After three days of porting, my first run of the Java implementation yielded a 36% prediction accuracy and ran in less than 10 minutes. My best Ruby implementation, after weeks of development, only had a 31% prediction accuracy and took almost 7 hours to compute it. With a few more hours of work the Java implementation broke 40% accuracy and ran in less than 3 minutes. Unfortunately, at this point I became ill and by the time I recovered the contest had ended.
My takeaway from the project is that Ruby is a great language hampered by a terrible execution environment. When writing Rails apps, this usually isn't a problem. I'd even go so far as to say for most types of applications it shouldn't be a problem. For anything that's heavily CPU bound or dealing with large object graphs, however, I don't think Ruby is a suitable option. In these cases, Ruby may best serve as a rapid prototyping tool. By writing the code in Ruby first I had a clear approach to use when translating to Java.

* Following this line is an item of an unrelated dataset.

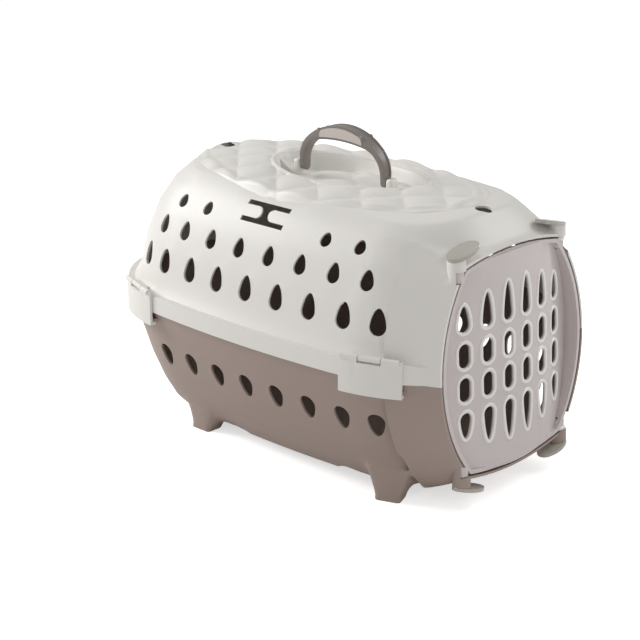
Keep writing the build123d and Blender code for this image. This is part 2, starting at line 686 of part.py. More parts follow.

This was the first Java project I had written start to finish in a while. Most of my Java work is on existing codebases. I was pleasantly surprised to see how few issues I had with the maven build system and it was nice to have a real profiler at my disposal; for much of my Ruby work I must rely on a hosted service for my profiling needs, which is less than ideal. The Java language wasn't even that bad to write in. I'm convinced that if there were easier syntax for collection access and proper language property support that writing in Java may even be a pleasant experience.
It seems Ruby and Java have become the two representatives for the dynamic versus static language debate. It would be nice if some of the vitriol could be removed from the discussion and the two languages evaluated on their merits for particular tasks. It should go without saying that every language has its place. This exercise has given me a clearer understanding of where Ruby should and should not be used. It also helped reassert to me what Java's strengths and weaknesses are.